• EXERCISE MATERIALS
<<<<
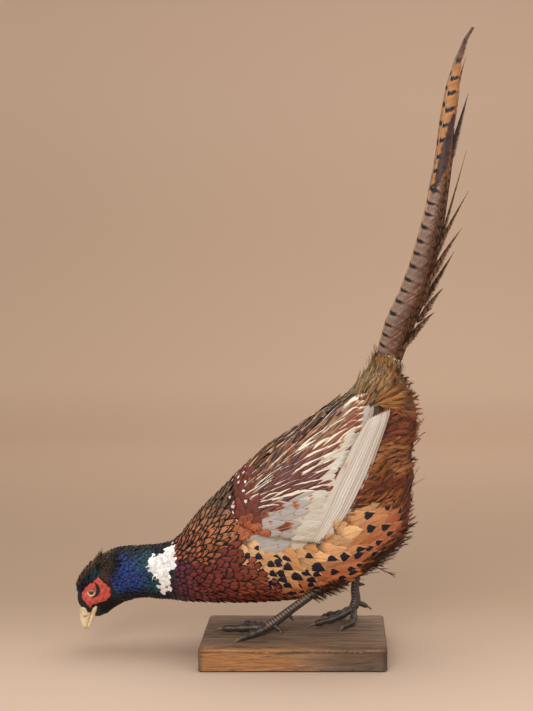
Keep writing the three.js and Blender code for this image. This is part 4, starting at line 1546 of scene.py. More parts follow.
>>>>
<<<<
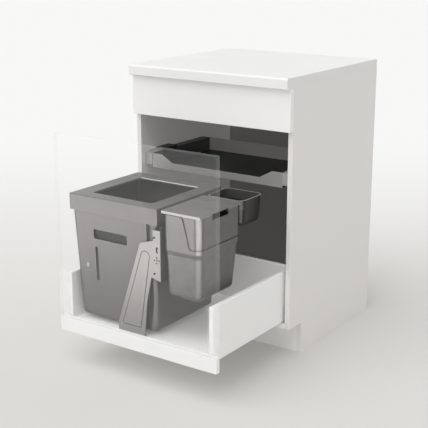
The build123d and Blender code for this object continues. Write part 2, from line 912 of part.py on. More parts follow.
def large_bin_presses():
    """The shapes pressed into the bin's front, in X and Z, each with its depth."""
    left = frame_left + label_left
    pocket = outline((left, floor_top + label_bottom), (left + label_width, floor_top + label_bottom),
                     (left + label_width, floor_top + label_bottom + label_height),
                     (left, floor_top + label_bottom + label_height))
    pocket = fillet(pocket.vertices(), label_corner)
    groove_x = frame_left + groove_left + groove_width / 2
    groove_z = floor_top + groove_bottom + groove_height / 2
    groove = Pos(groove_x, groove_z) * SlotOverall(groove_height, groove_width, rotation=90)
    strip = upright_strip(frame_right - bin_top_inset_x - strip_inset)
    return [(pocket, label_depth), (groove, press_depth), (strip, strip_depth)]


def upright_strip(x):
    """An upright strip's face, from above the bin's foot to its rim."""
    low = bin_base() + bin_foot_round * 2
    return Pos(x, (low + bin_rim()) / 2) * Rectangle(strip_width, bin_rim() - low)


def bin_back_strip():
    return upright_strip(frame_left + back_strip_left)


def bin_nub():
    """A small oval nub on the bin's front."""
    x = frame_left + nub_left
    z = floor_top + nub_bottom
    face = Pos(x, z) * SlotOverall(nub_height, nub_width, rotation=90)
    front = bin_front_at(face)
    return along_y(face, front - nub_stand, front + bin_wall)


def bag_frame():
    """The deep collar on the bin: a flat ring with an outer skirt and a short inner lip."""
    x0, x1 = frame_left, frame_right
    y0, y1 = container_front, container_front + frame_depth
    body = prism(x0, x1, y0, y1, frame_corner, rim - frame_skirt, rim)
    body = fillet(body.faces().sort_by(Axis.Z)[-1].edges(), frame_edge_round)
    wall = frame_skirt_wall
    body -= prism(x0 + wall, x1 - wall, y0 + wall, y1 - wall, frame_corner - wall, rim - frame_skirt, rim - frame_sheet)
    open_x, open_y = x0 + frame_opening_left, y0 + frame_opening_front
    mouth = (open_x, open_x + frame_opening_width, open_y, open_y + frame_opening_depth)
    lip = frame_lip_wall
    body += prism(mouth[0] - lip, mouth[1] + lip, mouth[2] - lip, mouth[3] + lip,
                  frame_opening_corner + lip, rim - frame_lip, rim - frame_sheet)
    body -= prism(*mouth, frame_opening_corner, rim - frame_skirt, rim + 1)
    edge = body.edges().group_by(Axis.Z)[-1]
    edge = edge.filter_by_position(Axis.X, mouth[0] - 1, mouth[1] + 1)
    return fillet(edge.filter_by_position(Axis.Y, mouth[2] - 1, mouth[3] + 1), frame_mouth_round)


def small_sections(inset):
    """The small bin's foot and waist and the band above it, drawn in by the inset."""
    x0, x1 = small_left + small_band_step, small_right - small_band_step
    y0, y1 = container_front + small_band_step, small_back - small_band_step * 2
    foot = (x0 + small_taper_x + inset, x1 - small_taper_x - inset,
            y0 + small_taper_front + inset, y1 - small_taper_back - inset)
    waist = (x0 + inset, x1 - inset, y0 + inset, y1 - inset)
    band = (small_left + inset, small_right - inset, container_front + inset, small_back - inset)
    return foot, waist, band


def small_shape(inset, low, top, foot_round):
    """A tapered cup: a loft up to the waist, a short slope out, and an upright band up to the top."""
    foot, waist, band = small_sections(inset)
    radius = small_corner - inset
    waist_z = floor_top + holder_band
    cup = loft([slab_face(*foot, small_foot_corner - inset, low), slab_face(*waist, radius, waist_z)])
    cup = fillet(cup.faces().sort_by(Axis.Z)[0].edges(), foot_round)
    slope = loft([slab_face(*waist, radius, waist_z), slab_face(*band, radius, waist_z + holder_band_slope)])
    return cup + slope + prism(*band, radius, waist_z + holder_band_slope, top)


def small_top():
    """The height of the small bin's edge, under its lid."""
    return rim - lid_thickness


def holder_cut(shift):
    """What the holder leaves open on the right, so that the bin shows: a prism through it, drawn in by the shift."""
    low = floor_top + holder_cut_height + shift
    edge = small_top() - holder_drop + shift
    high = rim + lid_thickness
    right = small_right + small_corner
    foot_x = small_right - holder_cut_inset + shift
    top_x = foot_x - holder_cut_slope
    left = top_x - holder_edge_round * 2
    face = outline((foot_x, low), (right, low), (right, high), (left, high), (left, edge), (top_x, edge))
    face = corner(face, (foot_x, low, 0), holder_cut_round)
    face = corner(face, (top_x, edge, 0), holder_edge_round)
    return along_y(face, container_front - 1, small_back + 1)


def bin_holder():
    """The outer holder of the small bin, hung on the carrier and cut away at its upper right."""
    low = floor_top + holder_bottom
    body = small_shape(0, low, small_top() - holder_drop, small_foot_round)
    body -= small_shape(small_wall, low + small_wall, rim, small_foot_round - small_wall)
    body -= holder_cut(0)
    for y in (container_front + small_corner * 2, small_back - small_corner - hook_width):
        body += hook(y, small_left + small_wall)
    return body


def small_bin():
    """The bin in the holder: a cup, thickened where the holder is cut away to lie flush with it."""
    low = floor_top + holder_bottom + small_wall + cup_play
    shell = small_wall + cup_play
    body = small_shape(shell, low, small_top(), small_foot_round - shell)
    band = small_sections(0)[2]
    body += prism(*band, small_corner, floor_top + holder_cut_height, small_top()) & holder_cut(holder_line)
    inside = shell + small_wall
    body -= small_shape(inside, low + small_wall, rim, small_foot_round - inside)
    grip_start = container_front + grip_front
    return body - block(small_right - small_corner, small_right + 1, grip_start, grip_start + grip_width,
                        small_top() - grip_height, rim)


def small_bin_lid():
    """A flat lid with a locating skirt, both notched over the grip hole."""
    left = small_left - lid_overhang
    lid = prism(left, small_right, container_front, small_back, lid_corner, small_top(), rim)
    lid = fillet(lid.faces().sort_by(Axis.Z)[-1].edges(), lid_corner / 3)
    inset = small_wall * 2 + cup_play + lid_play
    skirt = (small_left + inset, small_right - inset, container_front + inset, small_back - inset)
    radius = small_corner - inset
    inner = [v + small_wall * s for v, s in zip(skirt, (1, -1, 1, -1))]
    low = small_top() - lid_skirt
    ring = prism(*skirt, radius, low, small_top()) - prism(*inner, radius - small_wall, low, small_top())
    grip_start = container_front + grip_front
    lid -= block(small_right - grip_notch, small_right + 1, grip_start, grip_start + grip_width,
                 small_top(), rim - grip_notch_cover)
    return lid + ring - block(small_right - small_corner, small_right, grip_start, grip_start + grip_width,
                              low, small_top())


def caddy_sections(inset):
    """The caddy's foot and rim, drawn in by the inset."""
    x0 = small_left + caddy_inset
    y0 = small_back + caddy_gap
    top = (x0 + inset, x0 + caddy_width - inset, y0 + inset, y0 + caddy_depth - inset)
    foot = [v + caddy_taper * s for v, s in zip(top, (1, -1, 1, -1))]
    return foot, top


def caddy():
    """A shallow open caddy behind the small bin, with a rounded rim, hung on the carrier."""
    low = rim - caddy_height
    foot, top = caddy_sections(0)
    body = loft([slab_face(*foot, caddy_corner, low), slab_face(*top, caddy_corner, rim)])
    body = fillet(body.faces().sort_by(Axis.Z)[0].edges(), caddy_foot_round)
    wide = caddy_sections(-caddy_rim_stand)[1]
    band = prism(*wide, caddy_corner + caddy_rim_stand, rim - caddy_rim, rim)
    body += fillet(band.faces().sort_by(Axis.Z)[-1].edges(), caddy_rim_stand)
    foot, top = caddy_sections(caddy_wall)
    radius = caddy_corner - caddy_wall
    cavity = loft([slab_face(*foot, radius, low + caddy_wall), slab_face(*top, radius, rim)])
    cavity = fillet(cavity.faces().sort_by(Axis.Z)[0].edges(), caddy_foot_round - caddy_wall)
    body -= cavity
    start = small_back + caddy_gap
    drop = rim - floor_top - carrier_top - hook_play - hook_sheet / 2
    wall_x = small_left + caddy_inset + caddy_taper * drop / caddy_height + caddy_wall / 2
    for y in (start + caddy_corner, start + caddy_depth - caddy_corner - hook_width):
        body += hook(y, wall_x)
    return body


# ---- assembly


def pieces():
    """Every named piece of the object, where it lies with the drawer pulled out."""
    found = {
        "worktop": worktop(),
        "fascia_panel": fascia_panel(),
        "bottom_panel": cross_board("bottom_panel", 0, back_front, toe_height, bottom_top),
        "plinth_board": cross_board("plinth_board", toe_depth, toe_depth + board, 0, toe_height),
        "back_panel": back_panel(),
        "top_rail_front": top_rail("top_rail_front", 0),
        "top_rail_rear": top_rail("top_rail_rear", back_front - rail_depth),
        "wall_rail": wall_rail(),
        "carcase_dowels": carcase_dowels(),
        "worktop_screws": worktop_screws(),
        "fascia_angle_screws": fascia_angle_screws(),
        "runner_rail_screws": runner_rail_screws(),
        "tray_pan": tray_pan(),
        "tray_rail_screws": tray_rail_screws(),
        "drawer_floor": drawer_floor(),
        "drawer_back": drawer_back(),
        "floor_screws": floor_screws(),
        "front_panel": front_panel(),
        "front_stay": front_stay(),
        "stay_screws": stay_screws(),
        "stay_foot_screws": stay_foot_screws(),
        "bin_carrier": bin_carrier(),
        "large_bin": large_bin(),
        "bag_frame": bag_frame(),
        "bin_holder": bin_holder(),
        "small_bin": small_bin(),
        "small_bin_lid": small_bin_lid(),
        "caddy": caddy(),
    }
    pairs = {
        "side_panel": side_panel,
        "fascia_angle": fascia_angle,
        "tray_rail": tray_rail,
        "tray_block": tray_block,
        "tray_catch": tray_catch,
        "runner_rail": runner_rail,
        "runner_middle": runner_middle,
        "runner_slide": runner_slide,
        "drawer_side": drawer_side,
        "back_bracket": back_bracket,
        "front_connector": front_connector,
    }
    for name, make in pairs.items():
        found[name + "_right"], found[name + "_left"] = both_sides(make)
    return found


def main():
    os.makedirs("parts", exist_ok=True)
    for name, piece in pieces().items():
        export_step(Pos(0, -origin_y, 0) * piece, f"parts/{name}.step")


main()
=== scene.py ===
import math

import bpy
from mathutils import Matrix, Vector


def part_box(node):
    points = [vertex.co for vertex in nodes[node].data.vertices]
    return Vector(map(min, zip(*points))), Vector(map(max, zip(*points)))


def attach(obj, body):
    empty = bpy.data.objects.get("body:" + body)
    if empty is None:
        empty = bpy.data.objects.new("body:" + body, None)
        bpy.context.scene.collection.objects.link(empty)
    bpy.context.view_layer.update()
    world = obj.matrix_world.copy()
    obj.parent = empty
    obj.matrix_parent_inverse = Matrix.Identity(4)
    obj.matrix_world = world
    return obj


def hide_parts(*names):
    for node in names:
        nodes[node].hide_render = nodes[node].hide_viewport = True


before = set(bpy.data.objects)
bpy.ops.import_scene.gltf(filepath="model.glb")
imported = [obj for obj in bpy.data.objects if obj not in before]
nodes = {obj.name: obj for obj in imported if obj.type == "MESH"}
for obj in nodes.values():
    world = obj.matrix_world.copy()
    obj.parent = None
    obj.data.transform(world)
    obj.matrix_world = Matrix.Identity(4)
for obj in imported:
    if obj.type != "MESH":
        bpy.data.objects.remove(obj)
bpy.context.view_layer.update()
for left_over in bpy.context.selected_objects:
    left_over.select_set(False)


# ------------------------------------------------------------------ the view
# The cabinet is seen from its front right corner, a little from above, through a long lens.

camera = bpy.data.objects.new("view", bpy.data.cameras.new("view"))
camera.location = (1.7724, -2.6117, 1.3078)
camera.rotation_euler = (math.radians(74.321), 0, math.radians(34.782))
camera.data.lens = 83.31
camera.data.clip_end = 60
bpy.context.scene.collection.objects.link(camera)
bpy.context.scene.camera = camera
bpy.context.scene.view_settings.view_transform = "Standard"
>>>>
<<<<
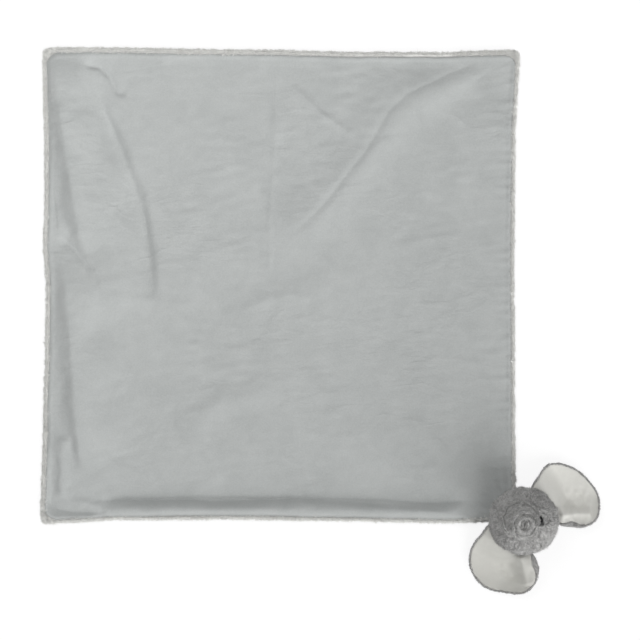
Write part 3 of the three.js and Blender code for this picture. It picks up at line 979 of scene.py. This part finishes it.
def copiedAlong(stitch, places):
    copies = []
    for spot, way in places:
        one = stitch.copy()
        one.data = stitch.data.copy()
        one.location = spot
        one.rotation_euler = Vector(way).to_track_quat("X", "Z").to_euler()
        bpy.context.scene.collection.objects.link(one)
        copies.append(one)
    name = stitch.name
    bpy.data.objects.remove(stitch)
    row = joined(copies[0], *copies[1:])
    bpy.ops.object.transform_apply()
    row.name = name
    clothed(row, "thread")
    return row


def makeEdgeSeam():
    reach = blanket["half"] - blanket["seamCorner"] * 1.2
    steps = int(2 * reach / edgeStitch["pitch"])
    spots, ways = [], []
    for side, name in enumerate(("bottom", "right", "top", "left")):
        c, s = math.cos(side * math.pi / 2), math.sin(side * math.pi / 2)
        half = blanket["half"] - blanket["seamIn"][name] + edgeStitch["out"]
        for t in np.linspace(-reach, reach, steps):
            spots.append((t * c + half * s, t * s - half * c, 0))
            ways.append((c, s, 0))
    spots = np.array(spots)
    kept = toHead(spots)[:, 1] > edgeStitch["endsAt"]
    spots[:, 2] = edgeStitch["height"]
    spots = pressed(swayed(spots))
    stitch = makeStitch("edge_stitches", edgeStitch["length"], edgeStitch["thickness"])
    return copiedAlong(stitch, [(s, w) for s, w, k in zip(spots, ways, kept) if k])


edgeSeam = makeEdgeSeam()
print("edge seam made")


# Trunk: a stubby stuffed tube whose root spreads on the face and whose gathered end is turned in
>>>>
• WHAT IS BEING ASKED
Return the lines from the line with "return found" through the line with "left_over.select_set(False)", inclusive, exactly as they stand, and nothing else.

• ANSWER BELOW
    return found


def main():
    os.makedirs("parts", exist_ok=True)
    for name, piece in pieces().items():
        export_step(Pos(0, -origin_y, 0) * piece, f"parts/{name}.step")


main()
=== scene.py ===
import math

import bpy
from mathutils import Matrix, Vector


def part_box(node):
    points = [vertex.co for vertex in nodes[node].data.vertices]
    return Vector(map(min, zip(*points))), Vector(map(max, zip(*points)))


def attach(obj, body):
    empty = bpy.data.objects.get("body:" + body)
    if empty is None:
        empty = bpy.data.objects.new("body:" + body, None)
        bpy.context.scene.collection.objects.link(empty)
    bpy.context.view_layer.update()
    world = obj.matrix_world.copy()
    obj.parent = empty
    obj.matrix_parent_inverse = Matrix.Identity(4)
    obj.matrix_world = world
    return obj


def hide_parts(*names):
    for node in names:
        nodes[node].hide_render = nodes[node].hide_viewport = True


before = set(bpy.data.objects)
bpy.ops.import_scene.gltf(filepath="model.glb")
imported = [obj for obj in bpy.data.objects if obj not in before]
nodes = {obj.name: obj for obj in imported if obj.type == "MESH"}
for obj in nodes.values():
    world = obj.matrix_world.copy()
    obj.parent = None
    obj.data.transform(world)
    obj.matrix_world = Matrix.Identity(4)
for obj in imported:
    if obj.type != "MESH":
        bpy.data.objects.remove(obj)
bpy.context.view_layer.update()
for left_over in bpy.context.selected_objects:
    left_over.select_set(False)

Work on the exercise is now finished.